In our present study of the building of a great railway across Canada, traversing vast unpeopled plains, and boring its way through what some had declared to be impassable mountain barriers, it is a very interesting thing to find the enterprise somewhat closely linked up with a certain other organization that had been chartered in 1670, under the title of “The Governor and Company of Adventurers of England trading into Hudson Bay.” The big word in that title is the word “adventurers,” and it applies both to the men who hazarded their capital and to the men who fared forth from the Old Country into the unknown spaces of the new continent on this side of the sea. This Hudson’s Bay Company not only attracted attention to the new world that had still to be conquered, but its able and resourceful employees in the North-West became distinct elements in the progress of the country.
In this particular connection one Donald Alexander Smith (later Lord Strathcona) who had come out from Scotland as a lad to Labrador, in the service of the Company, had risen to be head of that Company in Canada at the time of Confederation, and was a member of the House of Commons for Winnipeg when the project of a transcontinental railway loomed up as an actual possibility. Mr. Smith was a restlessly ambitious man, or he would not have so risen, and there is no doubt in my mind (and I knew him in his later years) that when the discussion arose he began to cherish the hope of being an instrument in linking up the East and West in some way by the much-discussed railway.
Since writing this I came across a letter, dated November, 1872, at Stuart Lake, B.C., from the Hudson’s Bay Company factor then in charge there, to the officer in charge at another post. This letter not only shows that the Hudson’s Bay Company, instead of retarding the opening up of the country by rail as some have affirmed, was actively assisting and making possible the work of explorers and surveyors who were beginning to blaze the way for the road. And it also shows that Mr. Donald A. Smith was, even that far back, on his own behalf and on behalf of the ancient fur-trading organization, contributing his quota in that direction. Here is an extract in the letter from one Hudson’s Bay man to another: “The bearer is a botanist belonging to the railway survey who arrived here in company with an engineer, and who is the bearer of a letter from Mr. Donald A. Smith to us men in the service to assist the surveyors as far as possible. He also showed me a letter from Mr. Sandford Fleming, authorizing the engineer who goes down the Skeena to sign any bill of expenses he may have with the Hudson’s Bay Company and it will be good. I have told him that you would forward him to Victoria and push him through as quickly as possible. The engineer’s name is something like Horetzkie.” The writer of that letter had caught the name of the engineer all right. And it shows not only how these Hudson’s Bay posts made the work of these and other explorers possible, but in this particular case it links the name of Donald A. Smith with the new day that was dawning.
I do not think that Mr.
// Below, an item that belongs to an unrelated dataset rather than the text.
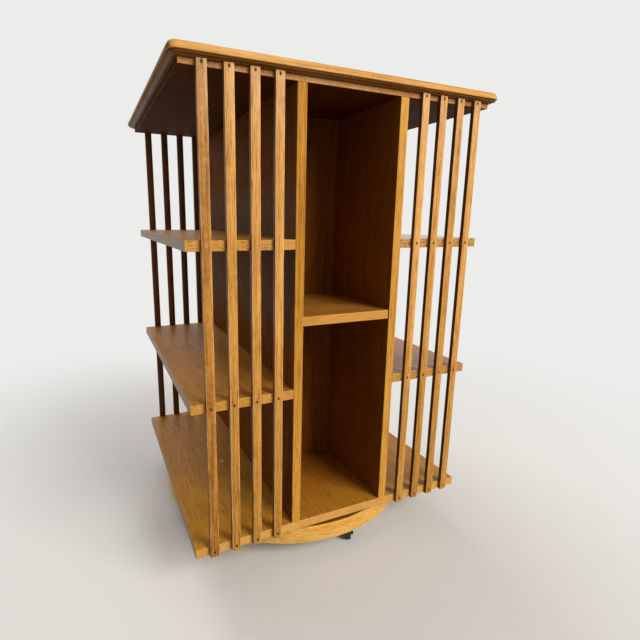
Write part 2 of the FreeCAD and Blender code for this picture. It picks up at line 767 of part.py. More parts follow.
drawOutline(cutterSketch, [
    (cutterOuter, "-Dims.cutterMargin"),
    (bandFoot, "-Dims.cutterMargin"),
    (bandFoot, "0"),
    (bandFace, "Dims.bandHeight - Dims.bandFillet", "Dims.cavettoRadius", -1),
    (bandFace, "Dims.bandHeight"),
    (grooveBack, "Dims.bandHeight"),
    (grooveBack, grooveTop),
    (topHalf, grooveTop),
    (topHalf, noseTop),
    (f"{topHalf} - Dims.ovoloReach", ovoloTop, "Dims.ovoloRadius", 1),
    (quirkBack, ovoloTop),
    (quirkBack, "Dims.topThick + Dims.cutterMargin"),
    (cutterOuter, "Dims.topThick + Dims.cutterMargin"),
])
moulding = topBoard.newObject("PartDesign::SubtractivePipe", "Moulding")
moulding.Profile = cutterSketch
moulding.Spine = (slabSketch, [f"Edge{index}" for index in range(1, 10)])
keep(topBoard)


# ---- check every object, then write each sub-part ----

document.recompute()
for item in document.Objects:
    if "Invalid" in item.State or "Error" in item.State:
        raise RuntimeError(f"{item.Label} failed: {item.State}")
for piece in subparts:
    shape = piece.Shape
    if shape.isNull() or not shape.isValid() or not shape.Solids:
        raise RuntimeError(f"{piece.Label} has no valid solid")

os.makedirs("parts", exist_ok=True)
for piece in subparts:
    piece.Shape.exportStep(f"parts/{piece.Label}.step")
    box = piece.Shape.BoundBox
    print(f"{piece.Label}: {len(piece.Shape.Solids)} solids, "
          f"x {box.XMin:.1f}..{box.XMax:.1f}, y {box.YMin:.1f}..{box.YMax:.1f}, "
          f"z {box.ZMin:.1f}..{box.ZMax:.1f}, volume {piece.Shape.Volume / 1000:.1f} cm3")
print(len(subparts), "sub-parts written")
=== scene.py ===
import bpy
import bmesh
import json
import math
from mathutils import Matrix, Vector


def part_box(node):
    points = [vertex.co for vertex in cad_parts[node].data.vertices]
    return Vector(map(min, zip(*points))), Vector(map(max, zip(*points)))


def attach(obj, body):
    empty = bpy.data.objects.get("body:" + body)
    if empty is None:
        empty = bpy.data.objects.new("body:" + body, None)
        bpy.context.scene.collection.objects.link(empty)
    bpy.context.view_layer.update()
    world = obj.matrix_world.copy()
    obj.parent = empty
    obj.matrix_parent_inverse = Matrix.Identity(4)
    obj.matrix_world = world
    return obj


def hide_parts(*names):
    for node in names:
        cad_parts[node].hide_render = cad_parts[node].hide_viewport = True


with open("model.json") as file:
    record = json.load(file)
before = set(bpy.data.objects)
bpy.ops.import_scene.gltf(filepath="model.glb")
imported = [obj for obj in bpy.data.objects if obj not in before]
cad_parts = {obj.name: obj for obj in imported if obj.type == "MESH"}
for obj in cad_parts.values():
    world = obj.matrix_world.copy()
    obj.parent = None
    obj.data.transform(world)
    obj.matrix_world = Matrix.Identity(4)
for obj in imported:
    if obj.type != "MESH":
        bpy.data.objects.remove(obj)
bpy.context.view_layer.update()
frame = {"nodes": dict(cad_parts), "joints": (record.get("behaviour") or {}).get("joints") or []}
mm = 0.001
print("frame loaded with", len(frame["nodes"]), "nodes")


# A node socket that takes arithmetic: every operator adds the Math node it stands for.
class Link:
    def __init__(self, graph, socket):
        self.graph = graph
        self.socket = socket

    def math(self, operation, *others):
        return self.graph.add("ShaderNodeMath", {"operation": operation}, [self, *others])

    def __add__(self, other):
        return self.math("ADD", other)

    def __radd__(self, other):
        return self.math("ADD", other)

    def __sub__(self, other):
        return self.math("SUBTRACT", other)

    def __rsub__(self, other):
        return self.graph.add("ShaderNodeMath", {"operation": "SUBTRACT"}, [other, self])

    def __mul__(self, other):
        return self.math("MULTIPLY", other)

    def __rmul__(self, other):
        return self.math("MULTIPLY", other)

    def __truediv__(self, other):
        return self.math("DIVIDE", other)

    def __pow__(self, other):
        return self.math("POWER", other)

    def __neg__(self):
        return self.math("MULTIPLY", -1.0)

    def __abs__(self):
        return self.math("ABSOLUTE")


# A node tree with one way to add a node: its type, its settings, and its inputs' values or links.
class Graph:
    def __init__(self, tree):
        self.tree = tree

    def add(self, kind, settings=None, inputs=None, output=0):
        node = self.tree.nodes.new(kind)
        for name, value in (settings or {}).items():
            if name == "stops":
                self.setStops(node.color_ramp, value)
            else:
                setattr(node, name, value)
        named = enumerate(inputs) if isinstance(inputs, (list, tuple)) else (inputs or {}).items()
        for name, value in named:
            if isinstance(value, Link):
                self.tree.links.new(value.socket, node.inputs[name])
            else:
                node.inputs[name].default_value = value
        return Link(self, node.outputs[output]) if node.outputs else node

    def setStops(self, ramp, stops):
        while len(ramp.elements) < len(stops):
            ramp.elements.new(1.0)
        for element, (position, colour) in zip(ramp.elements, stops):
            element.position = position
            element.color = colour

    def sibling(self, link, output):
        return Link(self, link.socket.node.outputs[output])


class Finish(Graph):
    # A material, with the few texture steps that every finish here is built from.
    def __init__(self, name):
        self.material = bpy.data.materials.new(name)
        self.material.use_nodes = True
        super().__init__(self.material.node_tree)
        self.tree.nodes.clear()

    def place(self):
        return self.add("ShaderNodeTexCoord", output="Object")

    def facing(self):
        # The normal in the piece's own frame, so that what reads it turns with the body.
        return self.split(self.add("ShaderNodeTexCoord", output="Normal"))

    def split(self, vector):
        x = self.add("ShaderNodeSeparateXYZ", {}, [vector])
        return x, self.sibling(x, 1), self.sibling(x, 2)

    def join(self, x, y, z):
        return self.add("ShaderNodeCombineXYZ", {}, [x, y, z])

    def noise(self, vector, scale, detail=2.0, roughness=0.5):
        sizes = {"Vector": vector, "Scale": scale, "Detail": detail, "Roughness": roughness}
        return self.add("ShaderNodeTexNoise", {}, sizes)

    def smooth(self, value, low, high, start=0.0, end=1.0):
        settings = {"interpolation_type": "SMOOTHSTEP"}
        return self.add("ShaderNodeMapRange", settings, [value, low, high, start, end])

    def mix(self, factor, first, second, blend="MIX"):
        settings = {"data_type": "RGBA", "blend_type": blend}
        return self.add("ShaderNodeMix", settings, {0: factor, 6: first, 7: second}, output=2)

    def ramp(self, value, stops):
        return self.add("ShaderNodeValToRGB", {"stops": stops}, [value])

    def bump(self, height, distance, strength):
        return self.add(
            "ShaderNodeBump", {}, {"Height": height, "Distance": distance, "Strength": strength})

    def surface(self, inputs):
        shader = self.add("ShaderNodeBsdfPrincipled", {}, inputs)
        self.add("ShaderNodeOutputMaterial", {}, {"Surface": shader})
        return self.material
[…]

Smith was by any means the ablest of the men who later formed the Canadian Pacific Railway Company Board. But he was unquestionably the pivot on which the project turned, from its doubtful success as a Government undertaking, to its becoming an accomplished fact as a privately owned and operated concern.
And it happened on this wise. Mr. Smith had to travel frequently between West and East, through St. Paul, Minnesota, on his way from Fort Garry to Ottawa and Montreal, in connection with parliamentary and Company business. In St. Paul he usually called on Mr. Norman W. Kitson, a Canadian, formerly a Hudson’s Bay factor, and met along with him another Canadian, James J. Hill, who was then in the coal business. Kitson and Hill were both interested in transportation to the Red River country, and were anxious to get a hold of a three-hundred-mile railway called the St. Paul and Pacific, running from St. Paul to the Red River, and later to westward, if it could be kept going. This road had fallen into misfortune because grasshopper plagues and Indian troubles and massacres had depopulated the territory through which it ran. So the Dutch bondholders had thrown it into the hands of the receiver, and the bonds were not saleable in the ordinary way. Hill and Kitson, who knew more about the country than the Dutch bondholders, felt that the road could be built up into a really valuable concern, and Smith thought the same. But they lacked the capital to acquire it.
Mr. Smith, on arrival in Montreal, told all this to his cousin, Mr. George Stephen, another Scot, who had prospered well in business and was President of the Bank of Montreal. Stephen (later Lord Mount Stephen) was a man of unusual strength and vision. They talked it over with Mr. R. B. Angus, also a Scot, and a very able business man, who was, at that time, general manager of the same bank. Stephen and Angus agreed generally with Smith, but they had not then seen the country and were not of the kind to be rash. However, in 1877 Stephen and Angus had to be in Chicago on banking business and, having a few days at their disposal, decided to run up to St. Paul and see Hill and his country. They saw both, as well as the railway, and were satisfied it had a big future. The grasshoppers were disappearing, the Indians were all peaceful or dead, and settlers would rush in to the rich areas. Stephen was a man of swift action when he was satisfied, and so he hied himself away to Amsterdam, got an option on the railway and came back with that option in his pocket. The necessary money was raised, bonds were later on floated, and Stephen, Hill, Angus, Smith (all Canadians), with John S. Kennedy, of New York, took over the railway and the land-grant. We need not follow the history of that St. Paul, Minneapolis and Manitoba Railway (which later developed into “Jim” Hill’s Great Northern); but everything seemed to come the way of the adventurous Canadians who had risked much on it, and they became multi-millionaires in a surprisingly short time.